Special Issue of Analyse & Kritik:
Environmental Justice: Empirical Concerns and Normative Reasoning
Guest-Editor: Gordon Walker
Ghettos in Slovakia. Confronting Roma Social and Enviromental Exclusion
2014 (36) Issue 2: 229-250
Richard Filcak / Tamara Steger
Abstract:
More than half of the Roma population in Slovakia lives in spaces that are segregated or separated from dominant non-Roma communities. The socio-spatial marginalization of Roma is both generated and reinforced through open and discrete social processes and measures largely orchestrated by local governments, enabled by an ineffective state and reinforced by the general socio-economic policy framework. This article builds on extensive field research on predominantly Roma-occupied spaces (i.e., ‘settlements’) in Slovakia and focuses on the nature and function of Roma segregation and separation in Slovakia from an ecological socio-political, and economic standpoint.
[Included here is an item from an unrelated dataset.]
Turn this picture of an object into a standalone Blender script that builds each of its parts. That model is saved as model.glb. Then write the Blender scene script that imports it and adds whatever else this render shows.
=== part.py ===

Based on Loïc Wacquant’s work on ethno-racial segregation and the concept of environmental justice, we discuss social and environmental discrimination as one of the constituent elements in understanding Roma socio-spatial marginalization and its functions, and employ the neologism, ‘hyper-osada’ as a tool to conceptually and analytically investigate the new impetus and recent trajectory of Roma segregation and separation.